— start —
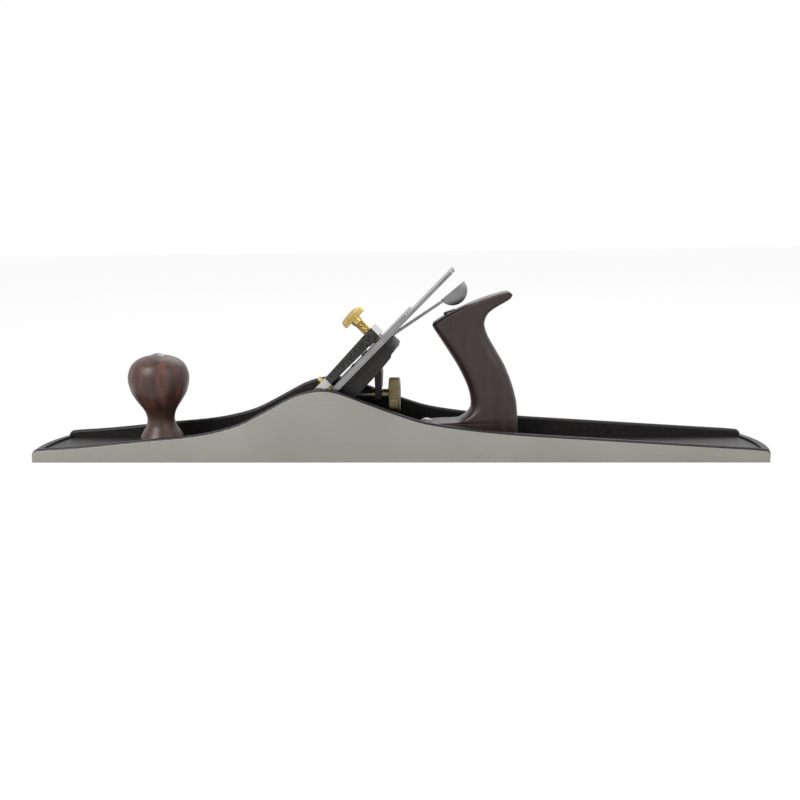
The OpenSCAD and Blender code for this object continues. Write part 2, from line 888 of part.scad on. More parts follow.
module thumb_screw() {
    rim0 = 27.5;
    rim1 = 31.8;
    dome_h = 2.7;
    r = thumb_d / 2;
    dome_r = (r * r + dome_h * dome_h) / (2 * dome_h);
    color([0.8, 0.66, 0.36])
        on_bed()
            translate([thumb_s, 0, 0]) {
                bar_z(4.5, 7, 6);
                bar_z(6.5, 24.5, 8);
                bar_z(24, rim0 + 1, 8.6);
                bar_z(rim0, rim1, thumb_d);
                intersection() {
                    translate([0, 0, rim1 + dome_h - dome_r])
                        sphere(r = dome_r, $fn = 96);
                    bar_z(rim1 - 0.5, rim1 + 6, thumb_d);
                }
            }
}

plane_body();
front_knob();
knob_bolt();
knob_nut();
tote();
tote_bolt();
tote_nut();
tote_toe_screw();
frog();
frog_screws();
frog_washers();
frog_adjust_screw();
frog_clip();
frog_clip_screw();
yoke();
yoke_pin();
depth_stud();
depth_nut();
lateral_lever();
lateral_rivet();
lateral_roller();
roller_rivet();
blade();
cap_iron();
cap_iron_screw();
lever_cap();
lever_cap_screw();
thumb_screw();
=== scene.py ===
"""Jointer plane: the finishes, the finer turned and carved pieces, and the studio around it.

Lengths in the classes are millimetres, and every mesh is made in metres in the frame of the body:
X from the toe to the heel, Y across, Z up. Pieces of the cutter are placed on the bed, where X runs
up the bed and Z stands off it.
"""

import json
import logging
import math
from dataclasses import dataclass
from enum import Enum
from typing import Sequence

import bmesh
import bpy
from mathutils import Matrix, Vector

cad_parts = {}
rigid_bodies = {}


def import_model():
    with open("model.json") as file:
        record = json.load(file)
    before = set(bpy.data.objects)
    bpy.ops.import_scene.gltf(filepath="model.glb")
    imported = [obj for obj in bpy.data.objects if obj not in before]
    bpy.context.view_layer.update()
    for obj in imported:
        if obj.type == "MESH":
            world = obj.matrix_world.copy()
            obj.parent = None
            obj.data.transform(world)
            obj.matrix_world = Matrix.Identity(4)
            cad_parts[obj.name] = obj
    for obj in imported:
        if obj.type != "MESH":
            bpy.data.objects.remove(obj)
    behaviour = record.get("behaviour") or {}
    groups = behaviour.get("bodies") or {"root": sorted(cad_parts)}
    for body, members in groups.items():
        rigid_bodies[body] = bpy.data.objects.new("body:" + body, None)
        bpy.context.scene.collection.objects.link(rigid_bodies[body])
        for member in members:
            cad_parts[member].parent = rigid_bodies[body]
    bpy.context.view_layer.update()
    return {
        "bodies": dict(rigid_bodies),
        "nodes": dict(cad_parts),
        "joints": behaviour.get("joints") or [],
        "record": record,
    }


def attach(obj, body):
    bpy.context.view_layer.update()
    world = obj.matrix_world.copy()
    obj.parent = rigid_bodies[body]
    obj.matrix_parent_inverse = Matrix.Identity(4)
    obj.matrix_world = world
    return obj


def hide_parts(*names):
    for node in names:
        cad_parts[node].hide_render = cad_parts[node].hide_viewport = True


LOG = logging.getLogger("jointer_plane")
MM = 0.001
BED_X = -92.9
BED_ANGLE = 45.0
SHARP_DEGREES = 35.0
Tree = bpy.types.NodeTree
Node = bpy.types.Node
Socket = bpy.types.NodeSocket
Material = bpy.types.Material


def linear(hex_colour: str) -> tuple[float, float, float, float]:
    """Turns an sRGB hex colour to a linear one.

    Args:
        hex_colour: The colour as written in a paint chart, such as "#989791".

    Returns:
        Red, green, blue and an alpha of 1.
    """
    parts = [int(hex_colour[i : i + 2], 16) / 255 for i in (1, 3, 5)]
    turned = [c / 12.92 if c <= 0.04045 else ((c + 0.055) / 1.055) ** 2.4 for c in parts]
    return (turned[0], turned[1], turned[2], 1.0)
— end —
— start —
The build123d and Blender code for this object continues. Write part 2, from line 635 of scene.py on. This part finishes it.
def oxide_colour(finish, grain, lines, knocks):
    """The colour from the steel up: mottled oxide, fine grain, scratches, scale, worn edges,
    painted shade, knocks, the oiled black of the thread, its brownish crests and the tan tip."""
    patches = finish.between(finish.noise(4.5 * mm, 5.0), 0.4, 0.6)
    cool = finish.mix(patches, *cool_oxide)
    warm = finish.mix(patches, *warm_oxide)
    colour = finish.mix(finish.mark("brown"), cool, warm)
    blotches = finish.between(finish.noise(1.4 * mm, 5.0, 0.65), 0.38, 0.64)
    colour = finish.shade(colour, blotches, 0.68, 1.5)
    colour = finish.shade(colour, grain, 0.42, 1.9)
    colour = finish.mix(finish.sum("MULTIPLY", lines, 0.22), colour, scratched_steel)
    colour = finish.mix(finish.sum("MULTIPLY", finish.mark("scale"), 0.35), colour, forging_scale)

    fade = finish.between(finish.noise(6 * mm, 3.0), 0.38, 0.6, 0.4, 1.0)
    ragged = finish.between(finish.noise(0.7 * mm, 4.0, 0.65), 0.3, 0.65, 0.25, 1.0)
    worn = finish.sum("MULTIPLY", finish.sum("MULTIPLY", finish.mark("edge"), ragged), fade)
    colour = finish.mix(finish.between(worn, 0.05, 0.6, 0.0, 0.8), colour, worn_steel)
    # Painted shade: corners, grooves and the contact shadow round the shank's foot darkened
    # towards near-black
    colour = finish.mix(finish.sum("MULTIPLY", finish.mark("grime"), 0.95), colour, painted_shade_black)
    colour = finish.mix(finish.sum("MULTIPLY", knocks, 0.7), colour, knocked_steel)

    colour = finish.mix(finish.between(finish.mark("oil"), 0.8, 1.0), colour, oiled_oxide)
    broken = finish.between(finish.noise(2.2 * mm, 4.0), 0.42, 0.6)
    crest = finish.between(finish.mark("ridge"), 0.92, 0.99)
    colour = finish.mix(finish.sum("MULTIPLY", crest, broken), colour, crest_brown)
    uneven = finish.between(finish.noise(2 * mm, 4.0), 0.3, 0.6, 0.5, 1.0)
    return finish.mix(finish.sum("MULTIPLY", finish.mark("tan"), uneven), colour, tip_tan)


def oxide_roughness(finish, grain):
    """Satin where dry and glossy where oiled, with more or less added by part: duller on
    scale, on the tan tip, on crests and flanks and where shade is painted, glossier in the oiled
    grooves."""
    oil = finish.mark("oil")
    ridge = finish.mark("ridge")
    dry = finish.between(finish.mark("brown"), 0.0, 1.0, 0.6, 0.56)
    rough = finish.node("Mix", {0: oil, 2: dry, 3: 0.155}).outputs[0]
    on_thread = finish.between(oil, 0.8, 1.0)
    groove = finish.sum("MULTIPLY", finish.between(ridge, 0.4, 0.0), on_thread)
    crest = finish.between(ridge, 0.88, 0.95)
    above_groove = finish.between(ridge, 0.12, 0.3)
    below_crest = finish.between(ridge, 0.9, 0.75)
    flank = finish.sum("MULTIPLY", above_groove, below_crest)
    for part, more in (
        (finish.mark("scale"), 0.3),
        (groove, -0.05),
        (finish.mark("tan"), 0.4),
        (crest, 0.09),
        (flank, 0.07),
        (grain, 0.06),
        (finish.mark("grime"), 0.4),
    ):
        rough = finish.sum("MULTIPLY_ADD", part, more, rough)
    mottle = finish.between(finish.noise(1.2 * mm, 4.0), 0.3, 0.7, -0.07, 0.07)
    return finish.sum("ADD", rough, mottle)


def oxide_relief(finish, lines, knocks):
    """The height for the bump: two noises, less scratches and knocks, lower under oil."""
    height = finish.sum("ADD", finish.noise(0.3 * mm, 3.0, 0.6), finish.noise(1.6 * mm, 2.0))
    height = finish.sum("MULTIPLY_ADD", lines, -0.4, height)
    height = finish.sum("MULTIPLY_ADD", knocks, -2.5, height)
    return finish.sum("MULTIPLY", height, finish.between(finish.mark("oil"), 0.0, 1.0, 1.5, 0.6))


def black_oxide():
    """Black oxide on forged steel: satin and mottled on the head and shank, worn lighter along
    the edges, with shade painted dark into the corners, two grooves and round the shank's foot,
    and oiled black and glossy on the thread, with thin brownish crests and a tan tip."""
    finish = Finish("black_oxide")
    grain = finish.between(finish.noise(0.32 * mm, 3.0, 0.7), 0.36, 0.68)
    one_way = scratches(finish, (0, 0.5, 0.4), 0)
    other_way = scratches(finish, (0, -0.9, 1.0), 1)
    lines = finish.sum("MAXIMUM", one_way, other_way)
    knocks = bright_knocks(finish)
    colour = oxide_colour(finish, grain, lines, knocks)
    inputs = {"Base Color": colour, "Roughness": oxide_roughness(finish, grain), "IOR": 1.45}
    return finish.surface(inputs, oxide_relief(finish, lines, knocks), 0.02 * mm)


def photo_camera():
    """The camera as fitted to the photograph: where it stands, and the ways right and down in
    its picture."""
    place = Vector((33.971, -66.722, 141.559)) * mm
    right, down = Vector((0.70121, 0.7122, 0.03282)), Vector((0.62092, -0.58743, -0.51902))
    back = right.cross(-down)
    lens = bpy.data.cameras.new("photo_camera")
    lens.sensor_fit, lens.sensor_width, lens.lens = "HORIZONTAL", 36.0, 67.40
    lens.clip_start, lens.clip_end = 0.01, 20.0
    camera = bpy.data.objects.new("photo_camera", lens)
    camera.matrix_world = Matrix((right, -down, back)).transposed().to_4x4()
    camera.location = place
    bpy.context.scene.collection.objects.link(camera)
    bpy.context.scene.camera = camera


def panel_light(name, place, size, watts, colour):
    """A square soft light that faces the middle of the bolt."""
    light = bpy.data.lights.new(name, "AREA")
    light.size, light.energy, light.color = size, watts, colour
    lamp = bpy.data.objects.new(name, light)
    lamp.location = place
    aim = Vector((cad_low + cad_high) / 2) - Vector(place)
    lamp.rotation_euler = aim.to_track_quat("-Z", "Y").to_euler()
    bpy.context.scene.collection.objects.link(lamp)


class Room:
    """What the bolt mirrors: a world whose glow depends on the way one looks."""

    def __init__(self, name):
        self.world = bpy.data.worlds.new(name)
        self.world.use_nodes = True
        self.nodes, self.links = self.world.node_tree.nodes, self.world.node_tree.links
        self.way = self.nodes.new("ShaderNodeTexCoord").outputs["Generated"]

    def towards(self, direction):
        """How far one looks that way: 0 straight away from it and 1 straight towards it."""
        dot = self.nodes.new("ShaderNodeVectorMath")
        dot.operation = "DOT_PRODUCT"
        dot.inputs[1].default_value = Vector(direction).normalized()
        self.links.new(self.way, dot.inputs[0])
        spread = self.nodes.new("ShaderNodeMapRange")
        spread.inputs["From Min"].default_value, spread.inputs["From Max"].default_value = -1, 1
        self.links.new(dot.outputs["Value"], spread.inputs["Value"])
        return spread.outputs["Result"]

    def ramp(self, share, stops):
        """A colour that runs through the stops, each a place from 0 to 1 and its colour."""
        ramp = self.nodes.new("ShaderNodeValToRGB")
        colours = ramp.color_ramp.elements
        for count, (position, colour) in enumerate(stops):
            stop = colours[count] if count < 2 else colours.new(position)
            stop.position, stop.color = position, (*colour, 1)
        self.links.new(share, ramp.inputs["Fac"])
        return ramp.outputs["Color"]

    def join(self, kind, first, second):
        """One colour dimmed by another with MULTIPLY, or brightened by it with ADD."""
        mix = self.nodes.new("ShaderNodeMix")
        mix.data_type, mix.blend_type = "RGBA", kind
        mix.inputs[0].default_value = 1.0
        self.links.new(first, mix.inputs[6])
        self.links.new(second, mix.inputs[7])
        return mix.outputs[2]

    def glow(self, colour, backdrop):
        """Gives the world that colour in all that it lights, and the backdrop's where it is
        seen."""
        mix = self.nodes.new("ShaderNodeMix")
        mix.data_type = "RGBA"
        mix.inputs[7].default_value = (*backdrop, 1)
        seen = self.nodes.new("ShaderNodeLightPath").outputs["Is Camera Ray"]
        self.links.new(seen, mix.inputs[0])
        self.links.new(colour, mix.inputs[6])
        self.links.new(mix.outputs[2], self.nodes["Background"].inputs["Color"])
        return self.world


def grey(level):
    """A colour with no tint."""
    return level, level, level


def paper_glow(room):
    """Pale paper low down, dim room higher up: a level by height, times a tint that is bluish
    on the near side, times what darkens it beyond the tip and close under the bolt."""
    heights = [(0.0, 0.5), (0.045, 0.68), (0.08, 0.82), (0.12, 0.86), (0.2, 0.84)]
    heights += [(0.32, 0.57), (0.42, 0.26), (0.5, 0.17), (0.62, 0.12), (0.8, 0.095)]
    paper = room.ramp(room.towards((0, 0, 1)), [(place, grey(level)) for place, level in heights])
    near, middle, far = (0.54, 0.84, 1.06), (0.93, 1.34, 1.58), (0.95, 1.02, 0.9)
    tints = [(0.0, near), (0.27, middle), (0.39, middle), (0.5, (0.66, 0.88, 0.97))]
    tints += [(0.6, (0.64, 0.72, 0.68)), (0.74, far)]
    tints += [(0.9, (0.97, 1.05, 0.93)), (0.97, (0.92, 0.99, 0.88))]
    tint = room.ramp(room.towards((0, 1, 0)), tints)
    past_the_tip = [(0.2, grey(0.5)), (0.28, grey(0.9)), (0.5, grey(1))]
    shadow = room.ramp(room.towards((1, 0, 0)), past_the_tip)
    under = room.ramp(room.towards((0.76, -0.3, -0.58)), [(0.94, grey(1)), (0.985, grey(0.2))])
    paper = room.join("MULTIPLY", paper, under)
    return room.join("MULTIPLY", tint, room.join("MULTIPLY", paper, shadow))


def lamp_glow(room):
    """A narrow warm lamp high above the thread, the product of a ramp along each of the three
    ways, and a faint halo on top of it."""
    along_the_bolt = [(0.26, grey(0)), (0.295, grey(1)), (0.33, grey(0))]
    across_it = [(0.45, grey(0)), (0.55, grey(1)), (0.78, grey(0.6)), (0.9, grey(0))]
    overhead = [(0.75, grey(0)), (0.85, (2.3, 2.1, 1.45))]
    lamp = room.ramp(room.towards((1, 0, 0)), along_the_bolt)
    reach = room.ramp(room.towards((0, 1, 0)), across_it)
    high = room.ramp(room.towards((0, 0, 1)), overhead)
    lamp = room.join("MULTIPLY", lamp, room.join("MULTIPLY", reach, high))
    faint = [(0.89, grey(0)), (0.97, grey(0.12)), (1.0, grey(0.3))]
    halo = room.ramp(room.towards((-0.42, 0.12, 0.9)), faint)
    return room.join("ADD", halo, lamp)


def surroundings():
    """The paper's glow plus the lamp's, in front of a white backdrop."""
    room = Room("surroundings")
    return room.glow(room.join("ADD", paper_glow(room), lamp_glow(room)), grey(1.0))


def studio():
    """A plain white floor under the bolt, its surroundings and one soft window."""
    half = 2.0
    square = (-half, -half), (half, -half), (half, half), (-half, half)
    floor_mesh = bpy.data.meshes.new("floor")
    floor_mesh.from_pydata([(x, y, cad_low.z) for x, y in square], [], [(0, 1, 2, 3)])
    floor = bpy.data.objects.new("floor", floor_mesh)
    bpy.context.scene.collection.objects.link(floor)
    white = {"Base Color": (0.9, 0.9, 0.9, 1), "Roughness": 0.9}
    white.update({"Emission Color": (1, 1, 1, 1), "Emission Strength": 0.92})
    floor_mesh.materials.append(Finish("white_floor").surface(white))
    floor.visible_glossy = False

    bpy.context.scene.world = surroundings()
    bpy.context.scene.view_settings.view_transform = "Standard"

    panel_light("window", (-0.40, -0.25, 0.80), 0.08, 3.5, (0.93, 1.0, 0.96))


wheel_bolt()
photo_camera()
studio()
— end —
| Stated task |
Starting at the line that contains "roller_rivet();", repeat each line exactly, and stop after the line that contains "imported = [obj".

| Completed task |
roller_rivet();
blade();
cap_iron();
cap_iron_screw();
lever_cap();
lever_cap_screw();
thumb_screw();
=== scene.py ===
"""Jointer plane: the finishes, the finer turned and carved pieces, and the studio around it.

Lengths in the classes are millimetres, and every mesh is made in metres in the frame of the body:
X from the toe to the heel, Y across, Z up. Pieces of the cutter are placed on the bed, where X runs
up the bed and Z stands off it.
"""

import json
import logging
import math
from dataclasses import dataclass
from enum import Enum
from typing import Sequence

import bmesh
import bpy
from mathutils import Matrix, Vector

cad_parts = {}
rigid_bodies = {}


def import_model():
    with open("model.json") as file:
        record = json.load(file)
    before = set(bpy.data.objects)
    bpy.ops.import_scene.gltf(filepath="model.glb")
    imported = [obj for obj in bpy.data.objects if obj not in before]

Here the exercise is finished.